Location: Cairns, Queensland, Australia
February 18, 2011 3:48 am
This photo was taken last night on the screen door of my cousin’s apartment in Cairns, Australia. What sort of moth is it??? Is there something wrong with it – it looks like it has eggs or bubbles or something on it’s head. My cousin also said it has ’horns’
Signature: Researched Out!


Dear Researched Out,
We are exhausted thinking about what it must be like to research this creature.  We believe it is a member of the superfamily Noctuoidea, and in a playful moment, we would call it a Noctuoid.  We can’t help but to wonder if that odd blue head is a trait of this moth, or if there is something alien going on.  We don’t have the time to research this at the moment, and we might even believe it would be a fruitless search.

Update from Karl
Hi Daniel and Researched Out:
I don’t know if I can advance this any further but I will give it a shot.  It is unfortunate that the photo isn’t a little sharper because there appear to be some fairly distinctive details that are frustratingly not quite discernible.  The overall appearance and color look a lot like the Fruit-piercing Moth (Noctuidae: Catocalinae), Eudocima iridescens (formerly Othreis iridescens).
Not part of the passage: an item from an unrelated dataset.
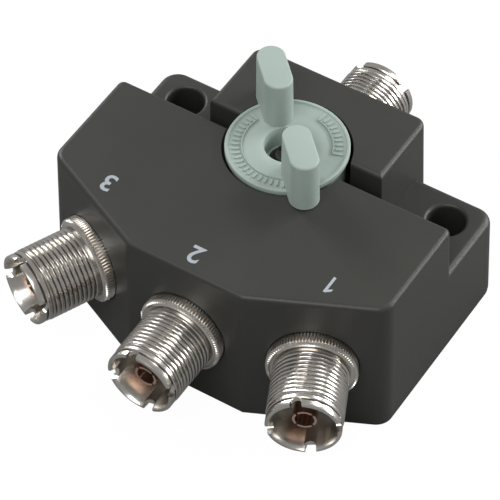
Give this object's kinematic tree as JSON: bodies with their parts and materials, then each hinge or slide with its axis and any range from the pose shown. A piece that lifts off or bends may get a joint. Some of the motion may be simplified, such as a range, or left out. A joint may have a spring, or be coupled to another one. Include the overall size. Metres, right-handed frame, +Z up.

The front end of this moth is definitely strange and interesting and could perhaps, under certain conditions, be interpreted as covered in bubbles (if they really were bubbles then I remain stumped). It has a distinctive ruff of raised feathery hairs that looks similar to your photo. This could give the appearance of ‘horns’, and I did come across one site that described the females as having horns.  Does this look something like what you saw? Regards.  Karl.